The Federal Reserve kept rates unchanged at its policy meeting Tuesday, reiterating its pledge to keep rates at "exceptionally low" levels (i.e. zero) through late 2014, at least. Citing "improved" labor conditions and an economy that has been "expanding moderately" the Fed also held back on discussing plans for QE3, Operation Twist or any other additional stimulus.
The former was widely expected. The latter was disappointing to some Fed watchers, including Christina Romer, former head of President Obama's Council of Economic Advisers.
Given the Fed's forecast for subdued inflation and "moderate economic growth" over the coming few quarters, Romer can't help but wonder: "Why aren't they doing more to help the economy?"
To be sure, much of the macro economic data lately has been better than expected and the stock market continues to push higher.
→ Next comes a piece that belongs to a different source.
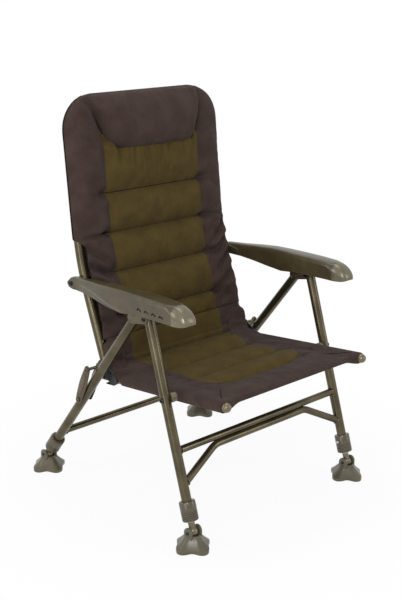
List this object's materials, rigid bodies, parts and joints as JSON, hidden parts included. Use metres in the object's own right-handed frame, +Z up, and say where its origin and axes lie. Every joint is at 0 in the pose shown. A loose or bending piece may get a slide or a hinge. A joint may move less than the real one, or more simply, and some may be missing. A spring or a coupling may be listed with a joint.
{
  "type": "folding fishing chair",
  "caption": "Folding padded fishing chair with reclining back, ratchet armrests, telescopic legs and swivelling mud feet.",
  "frame": {"origin": "on the ground, under the middle of the chair's box", "axes": "+Z up; the sitter faces -Y; +X is the sitter's left"},
  "size_m": [0.678, 0.7211, 1.0433],
  "materials": {
    "painted_tube": "satin metallic olive-bronze",
    "armrest_moulding": "fine grained satin, glossy nose",
    "collar_moulding": "satin",
    "foot_moulding": "satin",
    "zinc_steel": "bright plated",
    "dark_steel": "satin",
    "bronze_plastic": "glossy",
    "black_plastic": "satin",
    "tan_nylon": "matt",
    "brown_polyester": "soft brushed weave, green quilted panels"
  },
  "bodies": {
    "front_legs": {"front_leg_frame": "painted_tube", "leg_pivot_bolt_right": "dark_steel", "armrest_catch_right": "black_plastic", "seat_pivot_bolt_right": "dark_steel", "seat_pivot_spacer_right": "tan_nylon", "leg_pivot_bolt_left": "dark_steel", "armrest_catch_left": "black_plastic", "seat_pivot_bolt_left": "dark_steel", "seat_pivot_spacer_left": "tan_nylon", "collar_front_right": "collar_moulding", "collar_front_left": "collar_moulding"},
    "rear_legs": {"rear_leg_frame": "painted_tube", "link_bolt_lower_right": "dark_steel", "link_bolt_lower_left": "dark_steel", "collar_rear_right": "collar_moulding", "collar_rear_left": "collar_moulding"},
    "seat": {"seat_frame": "painted_tube", "seat_cover": "brown_polyester", "rail_ball_right": "bronze_plastic", "hinge_bracket_right": "black_plastic", "rail_ball_left": "bronze_plastic", "hinge_bracket_left": "black_plastic"},
    "back_hinge_pins": {"hinge_strip": "brown_polyester", "back_hinge_pin_right": "dark_steel", "back_hinge_pin_left": "dark_steel"},
    "backrest": {"backrest_frame": "painted_tube", "back_cover": "brown_polyester", "headrest_pillow": "brown_polyester"},
    "link_right": {"link_outer_right": "painted_tube", "link_inner_right": "painted_tube", "link_bolt_upper_right": "dark_steel"},
    "armrest_bolt_right": {"armrest_bolt_right": "dark_steel", "armrest_plate_right": "dark_steel"},
    "armrest_right": {"armrest_right": "armrest_moulding"},
    "link_left": {"link_outer_left": "painted_tube", "link_inner_left": "painted_tube", "link_bolt_upper_left": "dark_steel"},
    "armrest_bolt_left": {"armrest_bolt_left": "dark_steel", "armrest_plate_left": "dark_steel"},
    "armrest_left": {"armrest_left": "armrest_moulding"},
    "button_front_right": {"collar_button_front_right": "zinc_steel"},
    "leg_tube_front_right": {"inner_leg_front_right": "zinc_steel"},
    "ankle_front_right": {"ankle_front_right": "bronze_plastic"},
    "foot_front_right": {"foot_front_right": "foot_moulding", "foot_pin_front_right": "black_plastic"},
    "button_front_left": {"collar_button_front_left": "zinc_steel"},
    "leg_tube_front_left": {"inner_leg_front_left": "zinc_steel"},
    "ankle_front_left": {"ankle_front_left": "bronze_plastic"},
    "foot_front_left": {"foot_front_left": "foot_moulding", "foot_pin_front_left": "black_plastic"},
    "button_rear_right": {"collar_button_rear_right": "zinc_steel"},
    "leg_tube_rear_right": {"inner_leg_rear_right": "zinc_steel"},
    "ankle_rear_right": {"ankle_rear_right": "bronze_plastic"},
    "foot_rear_right": {"foot_rear_right": "foot_moulding", "foot_pin_rear_right": "black_plastic"},
    "button_rear_left": {"collar_button_rear_left": "zinc_steel"},
    "leg_tube_rear_left": {"inner_leg_rear_left": "zinc_steel"},
    "ankle_rear_left": {"ankle_rear_left": "bronze_plastic"},
    "foot_rear_left": {"foot_rear_left": "foot_moulding", "foot_pin_rear_left": "black_plastic"}
  },
  "joints": [
    {"name": "leg_fold", "type": "hinge", "parent": "front_legs", "child": "rear_legs", "pos_m": [0, -0.12347, 0.54901], "axis": [-1, 0, 0], "range_deg": [0, 46]},
    {"name": "seat_fold", "type": "hinge", "parent": "front_legs", "child": "seat", "pos_m": [0, -0.18462, 0.35796], "axis": [-1, 0, 0], "range_deg": [0, 64]},
    {"name": "back_fold", "type": "hinge", "parent": "seat", "child": "back_hinge_pins", "pos_m": [0, 0.10007, 0.35772], "axis": [-1, 0, 0], "range_deg": [-72, 0]},
    {"name": "recline", "type": "hinge", "parent": "back_hinge_pins", "child": "backrest", "pos_m": [0, 0.10007, 0.35772], "axis": [-1, 0, 0], "range_deg": [0, 22]},
    {"name": "link_fold_right", "type": "hinge", "parent": "rear_legs", "child": "link_right", "pos_m": [-0.29, 0.14138, 0.26228], "axis": [-1, 0, 0], "range_deg": [0, 100]},
    {"name": "armrest_fold_right", "type": "hinge", "parent": "backrest", "child": "armrest_bolt_right", "pos_m": [-0.285, 0.18149, 0.56851], "axis": [-1, 0, 0], "range_deg": [0, 83]},
    {"name": "armrest_level_right", "type": "hinge", "parent": "armrest_bolt_right", "child": "armrest_right", "pos_m": [-0.285, 0.18149, 0.56851], "axis": [-1, 0, 0], "range_deg": [-13, 0]},
    {"name": "link_fold_left", "type": "hinge", "parent": "rear_legs", "child": "link_left", "pos_m": [0.29, 0.14138, 0.26228], "axis": [-1, 0, 0], "range_deg": [0, 100]},
    {"name": "armrest_fold_left", "type": "hinge", "parent": "backrest", "child": "armrest_bolt_left", "pos_m": [0.285, 0.18149, 0.56851], "axis": [-1, 0, 0], "range_deg": [0, 83]},
    {"name": "armrest_level_left", "type": "hinge", "parent": "armrest_bolt_left", "child": "armrest_left", "pos_m": [0.285, 0.18149, 0.56851], "axis": [-1, 0, 0], "range_deg": [-13, 0]},
    {"name": "button_press_front_right", "type": "slide", "parent": "front_legs", "child": "button_front_right", "axis": [-1, 0, 0], "range_m": [0, 0.003], "stiffness_N_per_m": 300},
    {"name": "leg_extend_front_right", "type": "slide", "parent": "front_legs", "child": "leg_tube_front_right", "axis": [0, -0.3049, -0.9524], "range_m": [0, 0.12]},
    {"name": "ankle_swivel_front_right", "type": "hinge", "parent": "leg_tube_front_right", "child": "ankle_front_right", "pos_m": [-0.29, -0.2848, 0.045], "axis": [0, 0.3049, 0.9524], "continuous": true},
    {"name": "foot_tilt_front_right", "type": "hinge", "parent": "ankle_front_right", "child": "foot_front_right", "pos_m": [-0.29, -0.2848, 0.045], "axis": [-1, 0, 0], "range_deg": [-20, 20]},
    {"name": "button_press_front_left", "type": "slide", "parent": "front_legs", "child": "button_front_left", "axis": [1, 0, 0], "range_m": [0, 0.003], "stiffness_N_per_m": 300},
    {"name": "leg_extend_front_left", "type": "slide", "parent": "front_legs", "child": "leg_tube_front_left", "axis": [0, -0.3049, -0.9524], "range_m": [0, 0.12]},
    {"name": "ankle_swivel_front_left", "type": "hinge", "parent": "leg_tube_front_left", "child": "ankle_front_left", "pos_m": [0.29, -0.2848, 0.045], "axis": [0, 0.3049, 0.9524], "continuous": true},
    {"name": "foot_tilt_front_left", "type": "hinge", "parent": "ankle_front_left", "child": "foot_front_left", "pos_m": [0.29, -0.2848, 0.045], "axis": [-1, 0, 0], "range_deg": [-20, 20]},
    {"name": "button_press_rear_right", "type": "slide", "parent": "rear_legs", "child": "button_rear_right", "axis": [-1, 0, 0], "range_m": [0, 0.003], "stiffness_N_per_m": 300},
    {"name": "leg_extend_rear_right", "type": "slide", "parent": "rear_legs", "child": "leg_tube_rear_right", "axis": [0, 0.6166, -0.7873], "range_m": [0, 0.12]},
    {"name": "ankle_swivel_rear_right", "type": "hinge", "parent": "leg_tube_rear_right", "child": "ankle_rear_right", "pos_m": [-0.29, 0.31157, 0.045], "axis": [0, -0.6166, 0.7873], "continuous": true},
    {"name": "foot_tilt_rear_right", "type": "hinge", "parent": "ankle_rear_right", "child": "foot_rear_right", "pos_m": [-0.29, 0.31157, 0.045], "axis": [-1, 0, 0], "range_deg": [-20, 20]},
    {"name": "button_press_rear_left", "type": "slide", "parent": "rear_legs", "child": "button_rear_left", "axis": [1, 0, 0], "range_m": [0, 0.003], "stiffness_N_per_m": 300},
    {"name": "leg_extend_rear_left", "type": "slide", "parent": "rear_legs", "child": "leg_tube_rear_left", "axis": [0, 0.6166, -0.7873], "range_m": [0, 0.12]},
    {"name": "ankle_swivel_rear_left", "type": "hinge", "parent": "leg_tube_rear_left", "child": "ankle_rear_left", "pos_m": [0.29, 0.31157, 0.045], "axis": [0, -0.6166, 0.7873], "continuous": true},
    {"name": "foot_tilt_rear_left", "type": "hinge", "parent": "ankle_rear_left", "child": "foot_rear_left", "pos_m": [0.29, 0.31157, 0.045], "axis": [-1, 0, 0], "range_deg": [-20, 20]}
  ],
  "couplings": [
    {"joint": "seat_fold", "follows": "leg_fold", "ratio": 1.37},
    {"joint": "back_fold", "follows": "leg_fold", "ratio": -1.543},
    {"joint": "link_fold_right", "follows": "leg_fold", "ratio": 2.157},
    {"joint": "armrest_fold_right", "follows": "leg_fold", "ratio": 1.783},
    {"joint": "armrest_level_right", "follows": "recline", "ratio": -0.585},
    {"joint": "link_fold_left", "follows": "leg_fold", "ratio": 2.157},
    {"joint": "armrest_fold_left", "follows": "leg_fold", "ratio": 1.783},
    {"joint": "armrest_level_left", "follows": "recline", "ratio": -0.585}
  ]
}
On Tuesday, the Dow rose 218 points to 13,178, its highest close since 2007, while the Nasdaq rose 1.9% to 3,059, its best close since 2000.
The Dow was aided by JP Morgan's afternoon dividend hike and buyback announcement ahead of the Fed's 4:30 p.m. release of bank stress test results.
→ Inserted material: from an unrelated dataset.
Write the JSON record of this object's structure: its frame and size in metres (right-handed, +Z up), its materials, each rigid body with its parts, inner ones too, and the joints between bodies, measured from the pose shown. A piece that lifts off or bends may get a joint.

But "there's a big difference between [better than expected] and objectively good," Romer notes. "The economy still has very high unemployment, still struggling to recover and undo the damage done in the recession, the kind of numbers we've seen aren't strong enough."
Furthermore, inflation is running well below the Fed's target and the unemployment rate well above its target, meaning the Fed is failing on both of its so-called dual mandates, she says, reiterating a prior critique of the central bank. (See: Christina Romer: The Fed Is "Failing Terribly" and Needs to Do MORE, Not Less)
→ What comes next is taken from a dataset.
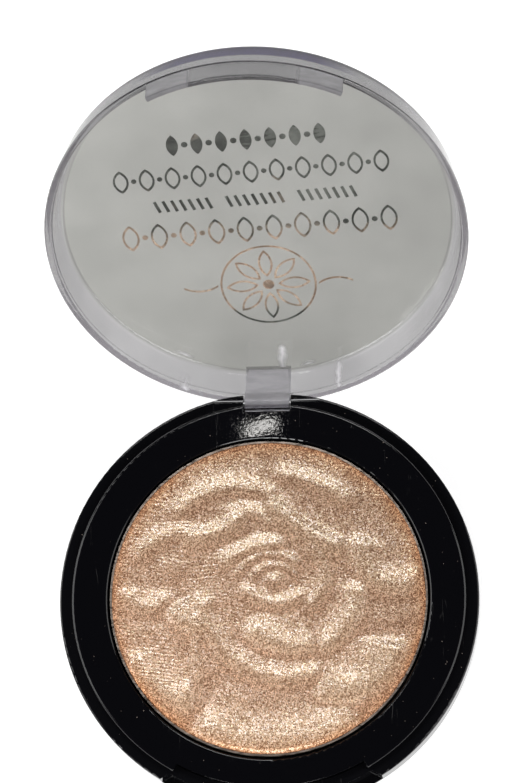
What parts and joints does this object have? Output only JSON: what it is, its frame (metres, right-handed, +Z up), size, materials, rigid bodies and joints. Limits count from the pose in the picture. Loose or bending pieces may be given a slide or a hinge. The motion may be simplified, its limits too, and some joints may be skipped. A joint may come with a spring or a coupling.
{
  "type": "pressed powder compact",
  "caption": "Round hinged make-up compact with a clear snap lid, a black two-part base and a metal pan of pressed highlighter powder.",
  "frame": {"origin": "centre of the flat underside of the base", "axes": "+Z up from the underside, +Y towards the hinge, -Y towards the latch, +X to the right seen from the latch; the lid is at rest standing open 130 degrees"},
  "size_m": [0.078, 0.1309, 0.0662],
  "materials": {
    "base_plastic": "high-gloss black with fine handling scratches",
    "deck_plastic": "high-gloss black with fine handling scratches and powder dust",
    "pan_metal": "bright drawn aluminium",
    "adhesive": "dull hot-melt glue",
    "powder": "pearlescent pressed powder, champagne to rose gold, with a cloth-press texture",
    "pin_steel": "drawn steel wire",
    "label_paper": "satin white label stock, blank",
    "clear_plastic": "clear polished styrene with a faint grey tint",
    "foil": "hot-stamped metallic foil, silver to rose gold"
  },
  "bodies": {
    "base": {"base_shell": "base_plastic", "deck_tray": "deck_plastic", "powder_pan": "pan_metal", "pan_adhesive": "adhesive", "powder_cake": "powder", "hinge_pin": "pin_steel", "base_label": "label_paper"},
    "lid": {"clear_lid": "clear_plastic", "foil_print": "foil"}
  },
  "joints": [
    {"name": "lid_hinge", "type": "hinge", "parent": "base", "child": "lid", "pos_m": [0, 0.0372, 0.0067], "axis": [-1, 0, 0], "range_deg": [-130, 5]}
  ]
}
Given that, today's meeting was a "missed opportunity" for the Fed to do more to give the economy a boost, Romer says. "At a point where things are looking a little bit stronger, for the Fed to say 'even so we think a little more help for the economy would be a good thing', that could pack a more powerful expectations punch and could have more of an effect on growth."
Clearly this is a minority view and Romer concedes that the Fed faces pressure -- both internally and from Congress -- to rein in its uber-easy money policies, much less do more. But the U.C. Berkeley professor is adamant that conventional wisdom about the Fed is wrong.
"Coming out of a severe recession, you need a period of much more rapid GDP growth to bring the unemployment rate down quickly," she says. "We are certainly not through with this thing."